Implementing industry best practices ensures reliable, secure, and maintainable systems. This framework encompasses documentation standards, change management procedures, and continuous improvement methodologies.

Configuration Management with Ansible:

# ansible-playbook.yml - Server hardening playbook
---
- name: Server Hardening Playbook
  hosts: all
  become: yes
  
  vars:
    allowed_ssh_users: ["admin", "deploy"]
    ssh_port: 2222
    
  tasks:
    - name: Update system packages
      apt:
        update_cache: yes
        upgrade: dist
        
    - name: Install security packages
      apt:
        name:
          - fail2ban
          - ufw
          - unattended-upgrades
          - logwatch
        state: present
        
    - name: Configure SSH security
      lineinfile:
        path: /etc/ssh/sshd_config
        regexp: "{{ item.regexp }}"
        line: "{{ item.line }}"
      with_items:
        - { regexp: '^PermitRootLogin', line: 'PermitRootLogin no' }
        - { regexp: '^Port', line: 'Port {{ ssh_port }}' }
        - { regexp: '^PasswordAuthentication', line: 'PasswordAuthentication no' }
      notify: restart ssh
      
    - name: Configure firewall
      ufw:
        rule: allow
        port: "{{ ssh_port }}"
        proto: tcp
        
    - name: Enable firewall
      ufw:
        state: enabled
        policy: deny
        direction: incoming
        
    - name: Configure automatic security updates
      template:
        src: 20auto-upgrades.j2
        dest: /etc/apt/apt.conf.d/20auto-upgrades
        
  handlers:
    - name: restart ssh
      service:
        name: sshd
        state: restarted

Monitoring and Alerting Setup:

# Prometheus configuration for system monitoring
sudo tee /etc/prometheus/prometheus.yml << EOF
global:
  scrape_interval: 15s

scrape_configs:
  - job_name: 'node'
    static_configs:
      - targets: ['localhost:9100']
  
  - job_name: 'application'
    static_configs:
      - targets: ['localhost:8080']
      
rule_files:
  - "alert_rules.yml"
  
alerting:
  alertmanagers:
    - static_configs:
        - targets:
          - localhost:9093
EOF

# Alert rules configuration
sudo tee /etc/prometheus/alert_rules.yml << EOF
groups:
- name: system
  rules:
  - alert: HighCPUUsage
    expr: 100 - (avg by(instance) (rate(node_cpu_seconds_total{mode="idle"}[5m])) * 100) > 80
    for: 5m
    labels:
      severity: warning
    annotations:
      summary: "High CPU usage detected"
      
  - alert: HighMemoryUsage
    expr: (1 - (node_memory_MemAvailable_bytes / node_memory_MemTotal_bytes)) * 100 > 85
    for: 5m
    labels:
      severity: warning
    annotations:
      summary: "High memory usage detected"
      
  - alert: DiskSpaceLow
    expr: (1 - (node_filesystem_avail_bytes{fstype!="tmpfs"} / node_filesystem_size_bytes{fstype!="tmpfs"})) * 100 > 90
    for: 5m
    labels:
      severity: critical
    annotations:
      summary: "Disk space is running low"
EOF

# Install and configure Grafana for visualization
sudo apt install grafana
sudo systemctl enable grafana-server
sudo systemctl start grafana-server

Conclusion

System administration has evolved into a multifaceted discipline that requires deep technical knowledge, strategic thinking, and continuous learning. Modern administrators must balance traditional system management skills with cloud-native technologies, automation frameworks, and security best practices.

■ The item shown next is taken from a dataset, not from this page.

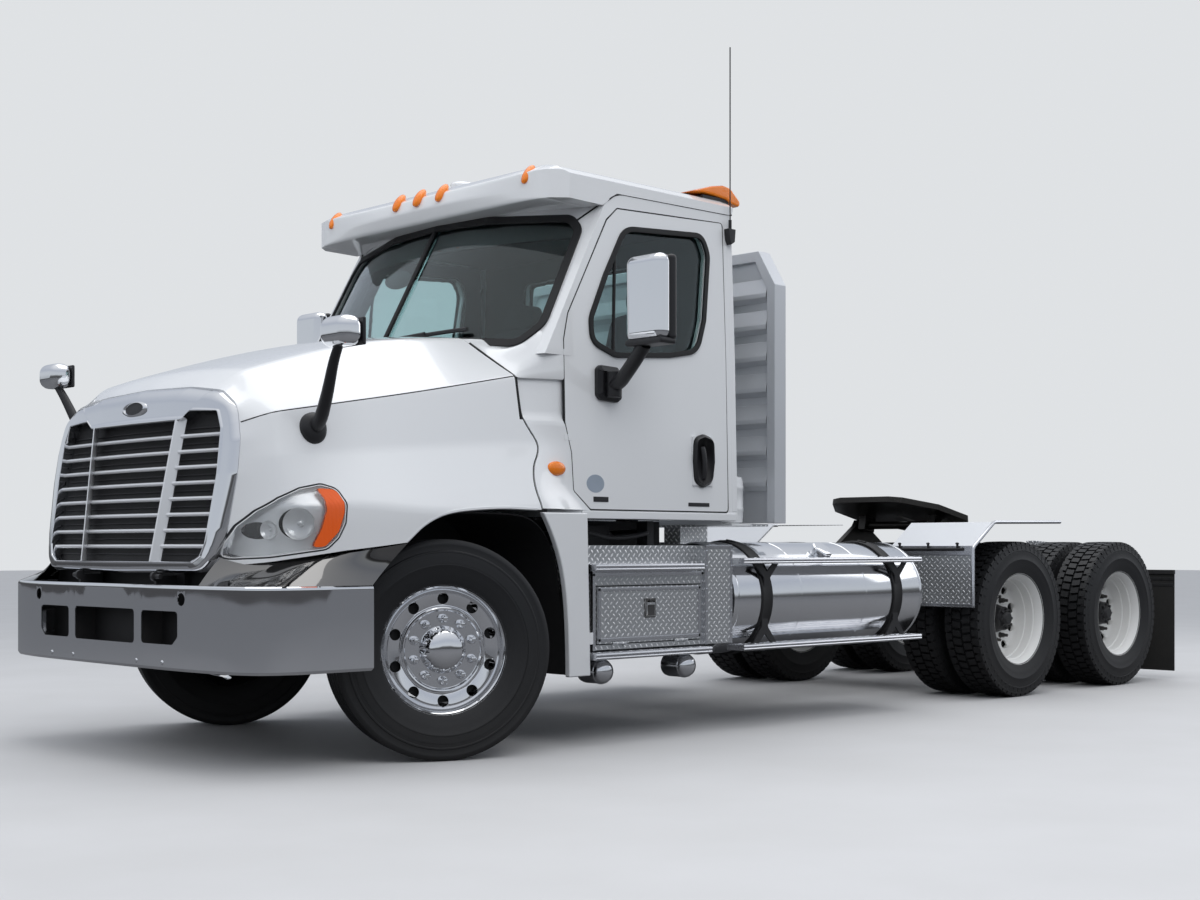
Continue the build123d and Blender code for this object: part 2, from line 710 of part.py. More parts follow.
def door_panel():
    """Left door: a slab of the cab's side with its window cut out."""
    skin = (cab_mass() - cab_mass(CAB_T)) & prism_xz(door_outline(), 850, 1300, 20)
    skin -= prism_xz(side_window_outline(), 850, 1300, 45)
    skin += slab(-1848, -1690, cab_half(1440) - 6, cab_half(1440) + 12, 1310, 1570)
    return skin


def door_hinges():
    """Hinges of the left door: their halves on the cab and their halves on the door."""
    x, y = DOOR_HINGE_X, DOOR_HINGE_Y
    beside = cab_mass(-SEAT) - prism_xz(door_outline(), 850, 1300, 20)
    fixed, moving = [], []
    for z in (1480, 1900):
        low = slab(x, x + 26, y - 46, y + 4, z, z + 30) + Pos(x, y, z + 15) * Cylinder(9, 30)
        fixed.append(low - cab_mass(2) - cowl_skin()[0])
        z += 30 + SEAT
        high = slab(x - 50, x, cab_half(z) - 3, y + 4, z, z + 30) + Pos(x, y, z + 15) * Cylinder(6, 30)
        moving.append(high - beside)
    return fixed, moving


def door_glass():
    """Left door's window."""
    sheet = cab_mass(18) - cab_mass(18 + GLASS_T)
    return sheet & prism_xz(side_window_outline(-SEAT), 850, 1300, 45 - SEAT)


def door_mirror():
    """Left door's mirror: base, bent arm and chrome head."""
    y = cab_half(1800)
    base = slab(-1150, -975, y - 4, y + 26, 1715, 1900)
    path = [(-1060, y + 10, 1800), (-1040, y + 110, 1800), (-1010, 1330, 1935), (-1005, 1395, 1975)]
    arm = pipe(path, 26, 40)
    head = slab(-1070, -950, 1300, 1560, 1965, 2410)
    head = fillet(head.edges(), 40)
    whole = base + arm - door_panel()
    return [whole, head - whole]


def windshield():
    """Two-piece windshield and the strip between its halves."""
    sheet = cab_mass(14) - cab_mass(14 + GLASS_T)
    glass = sheet & prism_yz(windshield_outline(-SEAT), -1250, 200, 35 - SEAT)
    strip = (cab_mass(2) - cab_mass(30)) & slab(-1250, 200, -11, 11, 2045, 2700)
    return [glass - slab(-1250, 200, -11, 11, 1900, 2800), strip]


def rear_window():
    """Back window."""
    x = CAB_REAR + 18
    return [prism_yz(rear_window_outline(-SEAT), x, x + GLASS_T, 45 - SEAT)]


def roof_cap():
    """Roof cap with its forward visor, hollow below."""
    side = [(-705, 2722), (-682, CAB_TOP), (-700, CAB_TOP + 56), (-800, CAB_TOP + 105), (-980, CAB_TOP + 150),
            (-1300, ROOF_TOP), (-1650, ROOF_TOP), (-2030, ROOF_TOP - 80), (CAB_REAR - 6, ROOF_TOP - 110),
            (CAB_REAR - 6, CAB_TOP), (-1160, CAB_TOP - 12), (-1060, 2715)]
    cap = prism_xz(side, -1200, 1200) & prism_yz(roof_arch(), -2200, -400) & roof_plan()
    side = [(-775, 2700), (-775, CAB_TOP + 25), (-860, CAB_TOP + 75), (-1010, CAB_TOP + 112),
            (-1310, ROOF_TOP - ROOF_T), (-1640, ROOF_TOP - ROOF_T), (-2010, ROOF_TOP - 80 - ROOF_T),
            (-2020, 2700)]
    hollow = prism_xz(side, -1200, 1200) & prism_yz(roof_arch(ROOF_T), -2200, -500) & roof_plan(ROOF_T + 10)
    return [cap - hollow - cab_mass()]


def roof_arch(by=0):
    """Front-view outline of the roof cap, or the same outline lower by a distance."""
    edge = CAB_TOP_Y + 6 - by
    left = [(edge, 2700), (edge, CAB_TOP + 68 - by), (900 - by, CAB_TOP + 115 - by),
            (750, CAB_TOP + 142 - by), (500, CAB_TOP + 168 - by), (180, ROOF_TOP - by)]
    return left + [(-y, z) for y, z in reversed(left)]


def roof_plan(by=0):
    """Plan of the roof cap with its bowed front, or the same plan smaller by a distance."""
    edge, y1 = CAB_TOP_Y + 6 - by, 960 - by
    x0, x1, x2, x3 = -675 - by, -735 - by, -800 - by, CAB_REAR - 6 + by
    face = make_face([ThreePointArc((x1, -y1), (x0, 0), (x1, y1)), Line((x1, y1), (x2, edge)),
                      Line((x2, edge), (x3, edge)), Line((x3, edge), (x3, -edge)),
                      Line((x3, -edge), (x2, -edge)), Line((x2, -edge), (x1, -y1))])
    return extrude(Pos(0, 0, 2650) * face, 500)


def amber_lamps():
    """Five lamps on the visor, one on each side of the cowl and a beacon on the roof's rear edge."""
    shapes = []
    cap = roof_cap()[0]
    for x, y in ((-672, 0), (-677, 185), (-677, -185), (-717, 830), (-717, -830)):
        shapes.append(slab(x - 60, x + 8, y - 48, y + 48, CAB_TOP + 42, CAB_TOP + 76) - cap)
    side = rod((-685, 1000, 1370), (-685, 1300, 1370), 38)
    shapes += pair((hood_mass(-9) & side) - hood_mass())
    shapes.append(slab(-2050, -1880, 780, 1000, ROOF_TOP - 110, ROOF_TOP - 5) - cap)
    return shapes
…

The key to successful system administration lies in implementing robust monitoring, maintaining comprehensive documentation, and fostering a culture of continuous improvement. By following the practices and techniques outlined in this guide, administrators can build resilient, secure, and highly available systems that support business objectives while minimizing operational overhead.

As technology continues to advance, system administrators must remain adaptable, embracing new tools and methodologies while maintaining the fundamental principles of reliability, security, and performance that underpin effective system management.